We finally meet Mary Jane! After months of hints and failed setups, Mary Jane Watson jumps into Peter Parker’s life with a bang – leaving him unsure who he likes more, MJ or Gwen Stacy! And while Peter gets a motorcycle and his fi rst apartment with friend Harry Osborn, Spider-Man faces villains deadlier than ever! The Lizard! Kraven the Hunter! A new Vulture! The Kingpin! And introducing the Rhino and Shocker! What’s a web-slinger to do? Plus: The Avengers try to recruit Spidey by sending him after the Hulk! And weary of public mistrust, Peter decides he’ll be Spider-Man no more!
Hush, Hush by Becca Fitzpatrick
Publisher: Simon & Schuster Children’s Publishing
Date: September 21, 2010
This three-color cover is as lovely as it is tragic. The figure of the falling angel in near silhouette, the grey cloudy sky with light shining down from above, the loose bright red wing feathers – all of these details create instant drama and an unforgettable image.
Romance was not part of Nora Grey’s plan. She’s never been particularly attracted to the boys at her school, no matter how hard her best friend, Vee, pushes them at her. Not until Patch comes along.
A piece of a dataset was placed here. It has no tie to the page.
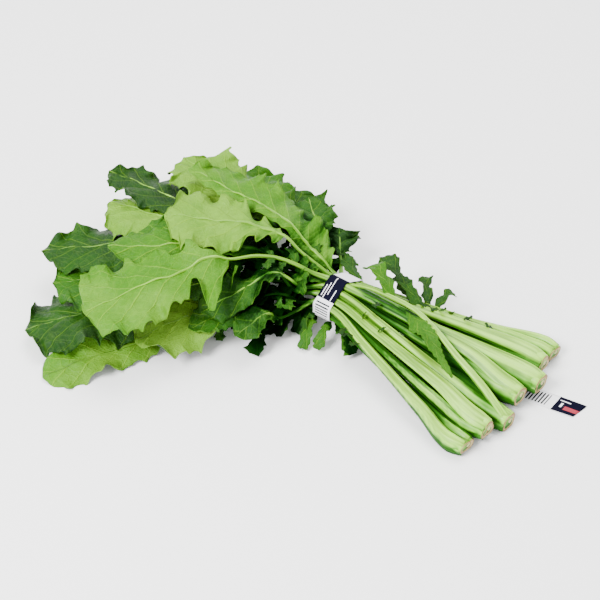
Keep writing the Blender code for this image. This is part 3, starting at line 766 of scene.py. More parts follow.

# %% [markdown]
# Every finish starts with the same shader and may end with a bump. Where the
# surface lies deep in the bunch, shade is painted in: its colour and gloss
# fade, and red and blue fade faster than green.

# %% Shaders, shade and bumps
# painted shade: how much colour the deepest places lose, and how much faster red and blue fade
DEEPEST = 0.93
RED_FADE = 1.6
BLUE_FADE = 1.5


def deep_shade(tree, shader, colour, gloss):
    """Sets the shader's colour and gloss, both less where the surface lies deep in the bunch: painted
    shade.
    """
    shade = value_of(tree, "shade")
    rest = minus(tree, 1.0, times(tree, shade, DEEPEST))
    red, blue = sum_of(tree, "POWER", rest, RED_FADE), sum_of(tree, "POWER", rest, BLUE_FADE)
    green = add_node(tree, "CombineColor", {"Red": red, "Green": rest, "Blue": blue}).outputs["Color"]
    tree.links.new(blend_of(tree, 1.0, colour, green, "MULTIPLY"), shader.inputs["Base Color"])
    tree.links.new(times(tree, rest, gloss), shader.inputs["Specular IOR Level"])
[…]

With his easy smile and eyes that seem to see inside her, Patch draws Nora to him against her better judgment.
But after a series of terrifying encounters, Nora’s not sure whom to trust. Patch seems to be everywhere she is and seems to know more about her than her closest friends. She can’t decide whether she should fall into his arms or run and hide. And when she tries to seek some answers, she finds herself near a truth that is way more unsettling than anything Patch makes her feel.
For she is right in the middle of an ancient battle between the immortal and those who have fallen — and, when it comes to choosing sides, the wrong choice will cost Nora her life.
This cover his all of the high points for attracting the eye: a mysterious background, a hot blond girl, and a delicate pink dress – not to mention the look of distress on her face. This cover makes me want to read the book to find out who she is and if she’s going to be okay.
Evie’s always thought of herself as a normal teenager, even though she works for the International Paranormal Containment Agency, her ex-boyfriend is a faerie, she’s falling for a shape-shifter, and she’s the only person who can see through paranormals’ glamours.
But Evie’s about to realize that she may very well be at the center of a dark faerie prophecy promising destruction to all paranormal creatures.
So much for normal.
Granted, Possessions was originally published in 2009, but it was reissued this year with this new cover that is OMG creepy. While the cover may look simple with an eery shadow-eyed girl coming out of the water, it is the reflection of the girl in the pool that tingles my spine. What’s down there in the water? What’s coming out? What’s getting left behind? It’s a perfect reflection of the story beneath the cover.